··· Record excerpts

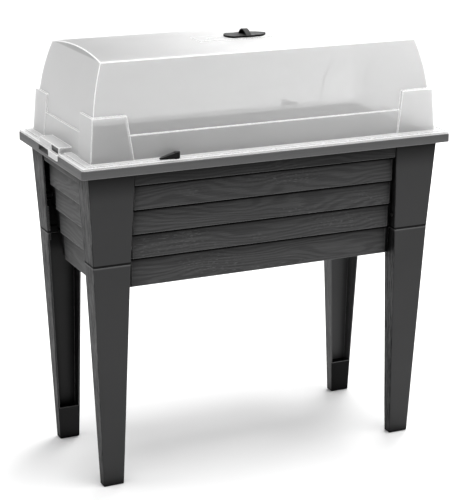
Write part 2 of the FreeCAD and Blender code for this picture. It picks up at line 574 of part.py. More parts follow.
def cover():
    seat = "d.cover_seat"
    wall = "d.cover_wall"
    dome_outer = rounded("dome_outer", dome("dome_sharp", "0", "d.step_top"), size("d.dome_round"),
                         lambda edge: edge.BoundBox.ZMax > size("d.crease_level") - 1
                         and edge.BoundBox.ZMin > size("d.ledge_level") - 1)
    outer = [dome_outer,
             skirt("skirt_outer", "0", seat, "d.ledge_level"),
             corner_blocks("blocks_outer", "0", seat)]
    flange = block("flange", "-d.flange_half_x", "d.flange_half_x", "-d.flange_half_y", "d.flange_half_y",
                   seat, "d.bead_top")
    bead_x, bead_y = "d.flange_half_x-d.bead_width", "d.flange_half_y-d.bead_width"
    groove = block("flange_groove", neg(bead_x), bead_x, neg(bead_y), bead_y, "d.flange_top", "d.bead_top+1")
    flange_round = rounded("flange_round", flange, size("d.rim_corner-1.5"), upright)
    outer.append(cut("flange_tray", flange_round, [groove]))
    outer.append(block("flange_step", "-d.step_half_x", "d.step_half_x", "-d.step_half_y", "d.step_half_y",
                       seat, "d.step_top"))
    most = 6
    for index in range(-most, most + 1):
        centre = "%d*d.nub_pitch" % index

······
··· Record excerpts

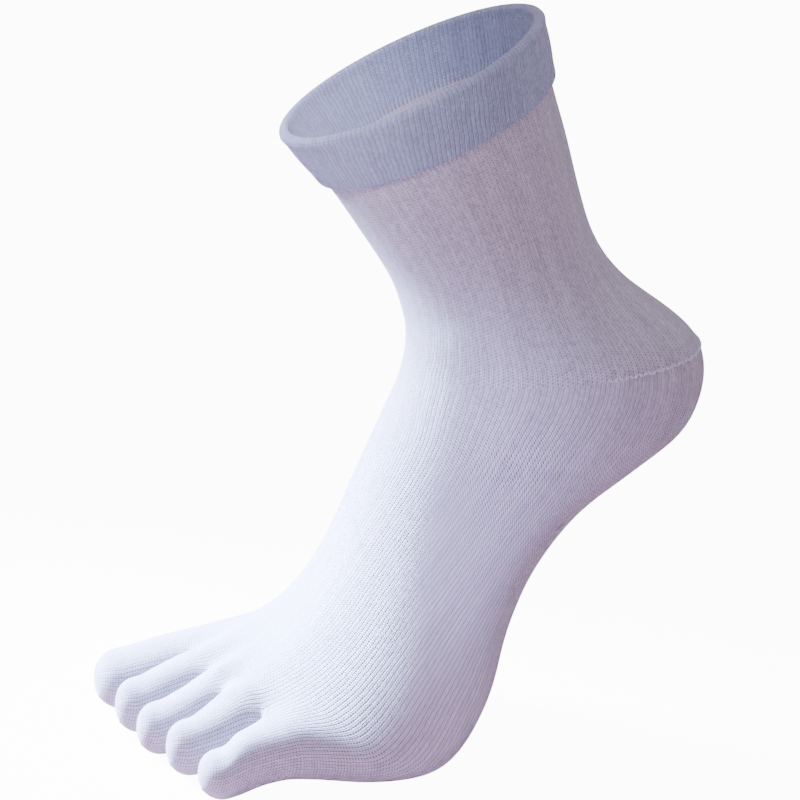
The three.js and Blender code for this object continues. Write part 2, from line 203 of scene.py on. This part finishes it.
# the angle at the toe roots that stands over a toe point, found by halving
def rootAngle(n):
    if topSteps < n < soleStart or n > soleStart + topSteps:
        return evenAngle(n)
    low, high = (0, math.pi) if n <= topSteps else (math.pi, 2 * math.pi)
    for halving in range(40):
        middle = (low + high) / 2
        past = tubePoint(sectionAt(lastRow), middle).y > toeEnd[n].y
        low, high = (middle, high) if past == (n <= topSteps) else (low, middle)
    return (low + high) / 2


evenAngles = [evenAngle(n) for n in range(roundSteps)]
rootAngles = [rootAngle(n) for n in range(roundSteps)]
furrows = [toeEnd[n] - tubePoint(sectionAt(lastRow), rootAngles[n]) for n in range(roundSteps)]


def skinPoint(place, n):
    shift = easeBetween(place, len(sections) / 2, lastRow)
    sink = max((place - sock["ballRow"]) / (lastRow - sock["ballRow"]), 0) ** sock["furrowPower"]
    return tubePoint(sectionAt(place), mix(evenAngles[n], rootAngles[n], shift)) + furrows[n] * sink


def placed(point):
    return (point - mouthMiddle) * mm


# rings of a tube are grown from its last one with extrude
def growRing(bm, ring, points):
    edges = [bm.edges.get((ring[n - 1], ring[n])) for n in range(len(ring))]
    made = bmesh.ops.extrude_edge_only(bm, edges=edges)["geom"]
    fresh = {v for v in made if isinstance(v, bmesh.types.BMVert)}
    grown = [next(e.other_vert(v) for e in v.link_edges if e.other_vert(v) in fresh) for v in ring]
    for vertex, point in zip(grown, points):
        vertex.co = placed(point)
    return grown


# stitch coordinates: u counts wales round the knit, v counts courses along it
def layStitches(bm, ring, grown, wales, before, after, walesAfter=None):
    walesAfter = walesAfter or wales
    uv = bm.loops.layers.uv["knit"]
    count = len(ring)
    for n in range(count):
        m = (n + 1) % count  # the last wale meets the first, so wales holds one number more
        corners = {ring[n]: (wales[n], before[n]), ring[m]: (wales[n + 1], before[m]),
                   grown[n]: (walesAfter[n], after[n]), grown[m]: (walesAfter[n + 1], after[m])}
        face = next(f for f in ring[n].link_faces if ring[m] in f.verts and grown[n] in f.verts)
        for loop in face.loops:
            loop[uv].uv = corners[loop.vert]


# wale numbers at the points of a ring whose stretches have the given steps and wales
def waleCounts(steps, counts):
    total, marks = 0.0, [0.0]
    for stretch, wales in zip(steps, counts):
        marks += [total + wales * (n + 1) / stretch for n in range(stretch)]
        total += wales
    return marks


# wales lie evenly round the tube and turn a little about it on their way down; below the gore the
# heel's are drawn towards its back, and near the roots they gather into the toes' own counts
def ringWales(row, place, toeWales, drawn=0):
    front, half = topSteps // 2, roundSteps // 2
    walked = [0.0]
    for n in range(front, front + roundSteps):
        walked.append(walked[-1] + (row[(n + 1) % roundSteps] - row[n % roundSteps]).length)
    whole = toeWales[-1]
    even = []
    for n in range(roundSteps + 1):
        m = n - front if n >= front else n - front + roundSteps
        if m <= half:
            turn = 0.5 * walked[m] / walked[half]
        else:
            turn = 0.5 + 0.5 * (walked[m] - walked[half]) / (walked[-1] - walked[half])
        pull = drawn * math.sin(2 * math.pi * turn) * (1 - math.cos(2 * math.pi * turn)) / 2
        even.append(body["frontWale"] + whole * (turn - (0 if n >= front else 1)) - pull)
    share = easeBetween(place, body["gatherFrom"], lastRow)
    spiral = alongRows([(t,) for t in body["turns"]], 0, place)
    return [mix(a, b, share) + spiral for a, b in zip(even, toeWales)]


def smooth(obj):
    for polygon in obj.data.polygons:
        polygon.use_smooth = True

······

> Instructions to follow
Each line from the line with "The three.js and" to the line with "return grown" is to be echoed exactly; both boundary lines are included, and nothing else is to be output.

> Finished task
The three.js and Blender code for this object continues. Write part 2, from line 203 of scene.py on. This part finishes it.
# the angle at the toe roots that stands over a toe point, found by halving
def rootAngle(n):
    if topSteps < n < soleStart or n > soleStart + topSteps:
        return evenAngle(n)
    low, high = (0, math.pi) if n <= topSteps else (math.pi, 2 * math.pi)
    for halving in range(40):
        middle = (low + high) / 2
        past = tubePoint(sectionAt(lastRow), middle).y > toeEnd[n].y
        low, high = (middle, high) if past == (n <= topSteps) else (low, middle)
    return (low + high) / 2


evenAngles = [evenAngle(n) for n in range(roundSteps)]
rootAngles = [rootAngle(n) for n in range(roundSteps)]
furrows = [toeEnd[n] - tubePoint(sectionAt(lastRow), rootAngles[n]) for n in range(roundSteps)]


def skinPoint(place, n):
    shift = easeBetween(place, len(sections) / 2, lastRow)
    sink = max((place - sock["ballRow"]) / (lastRow - sock["ballRow"]), 0) ** sock["furrowPower"]
    return tubePoint(sectionAt(place), mix(evenAngles[n], rootAngles[n], shift)) + furrows[n] * sink


def placed(point):
    return (point - mouthMiddle) * mm


# rings of a tube are grown from its last one with extrude
def growRing(bm, ring, points):
    edges = [bm.edges.get((ring[n - 1], ring[n])) for n in range(len(ring))]
    made = bmesh.ops.extrude_edge_only(bm, edges=edges)["geom"]
    fresh = {v for v in made if isinstance(v, bmesh.types.BMVert)}
    grown = [next(e.other_vert(v) for e in v.link_edges if e.other_vert(v) in fresh) for v in ring]
    for vertex, point in zip(grown, points):
        vertex.co = placed(point)
    return grown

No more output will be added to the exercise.